I originally wrote this article in 2008 for my podcast after I had found an old TV advertisement on YouTube showing the dangers of mixing cross-ply and radial tyres on the same axle. The result could be circular driving with ends swapping direction!
The tyre as we know it today came from the minds of two Scotsmen: John Boyd Dunlop and Robert Thomson who both developed and patented designs for pneumatic tyres. Up until then wheels had been covered in fabric or solid vulcanised rubber – which was invented a decade earlier by Charles Goodyear. Adding air in the tyre made the ride more comfortable. Incidentally Charles Goodyear was not connected to the tyre company. It was named in honour of him though.
As the automobile industry was forming from the bicycle industry, several concepts jumped over including pneumatic tyres. By 1915, the Palmer Tyre company in Detroit had developed a tyre by adding in belts of rubberised fabric to strengthen the tyre before the tread was moulded. Each belt was laid in an alternate diagonal pattern of about 30 – 60 degrees (I have read several articles defining different degrees of the pattern from 30 to 60). The diagonal layering may have evolved over the years to provide a different feel for specific uses hence the wide spread of numbers. These diagonal patterns lead to the name cross-ply or bias tyre.
In the early years, tyres had cord belts dipped in rubber, then Goodyear introduced rayon belts before improving them further to nylon cords. The tyres also had tubes as well. By 1954, Goodyear had advanced to tubeless as they are today on most vehicles. Then in 1959, steel belted cross-ply tyres were introduced.
The structure of the cross-ply tyre meant that there was high friction with the tyre not making full contact with the road (i.e. some slippage) and to make it worse, the belts and sidewalls shared the same underpinnings so there was a fair bit of deformation of the tyre under load.
Interestingly, radial tyres were first patented in the same year that Palmer was introducing cross-ply tyres. Arthur W. Savage, a colourful inventor who travelled the world and is mostly famous for designing firearms patented a new tyre. He had set up the Savage Tire Company in San Diego and his patent was only for the US and expired in 1949. I have not found examples of their products – the market would have been dominated by Goodyear and others selling cross-plys.
In Europe, Michelin had developed their version of the radial tyre by 1946 to improve the performance of their products. They got to the market in 1948 thanks to their ownership of Citroen but it wasn’t until the late 1960s that the radial tyre reached the US market. Up until then, cross-ply tyres were the normal type of car tyre.
What Savage Tire and Michelin did was to make the belts directional on the tyre i.e. radial-ply, which meant that the tyre squatted on the road providing reduced friction and much higher grip. The reduced friction improved fuel economy and the increased grip increased steering and cornering ability, making them safer in good weather conditions. In addition, the tyre had improved tyre wear which meant that although they were more expensive to manufacture, they lasted longer.

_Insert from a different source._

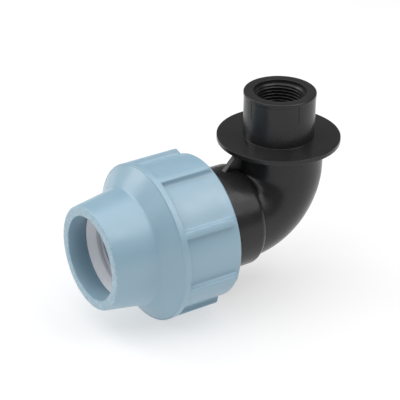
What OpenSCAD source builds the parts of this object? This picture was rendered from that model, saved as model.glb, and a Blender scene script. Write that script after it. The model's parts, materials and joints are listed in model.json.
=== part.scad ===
// Ninety degree elbow for plastic pipe: compression socket with a split grip ring and a ribbed nut
// on the arm, flanged boss with a female parallel pipe thread on the leg.
// Millimetres. The leg points along +Z and the arm along -X. The origin is on the leg's axis,
// where the outlet thread starts at the bottom of its recess.

/* [Pipe and bend] */
// Outside diameter of the pipe
pipe_d = 40; // [38:0.5:42]
// Radial clearance of the pipe in its socket
pipe_gap = 0.3; // [0.25:0.05:0.4]
// Diameter of the water passage
flow_d = 32; // [28:0.5:34]
// Wall of the bend and the leg
tube_wall = 8.3; // [6.5:0.1:9]
// Inside radius of the bend
bend_inner_r = 1; // [0.5:0.25:3]

/* [Pipe socket] */
// Distance from the end of the bend to the full diameter of the neck
neck_lead = 3.1; // [1:0.1:5]
// Length of the neck up to the thread for the nut
neck_l = 23.6; // [22:0.1:30]
// Wall of the neck
neck_wall = 7.4; // [6:0.1:9]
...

Radials are now the normal tyre and in recent years much more research has been done to ensure a better tread pattern and a better carcass structure with different compounds of rubber for different applications. For example, the Bridgestone tyres I had as standard fit on my Honda had a softer compound than a tyre designed for a family wagon. Extending that further, Pirelli make tyres for my bike with different compounds for the centre and sides – the sides are softer to provide better grip when cornering.
Tyres are an important component of a vehicle and care should be taken to look after them. If they are maintained in good condition they will help to reduce fuel usage and with good grip will help under braking and acceleration. As they are the only pieces of the vehicle touching the ground they are also an important safety device, worn tyres can increase the chances of an accident or loss of control.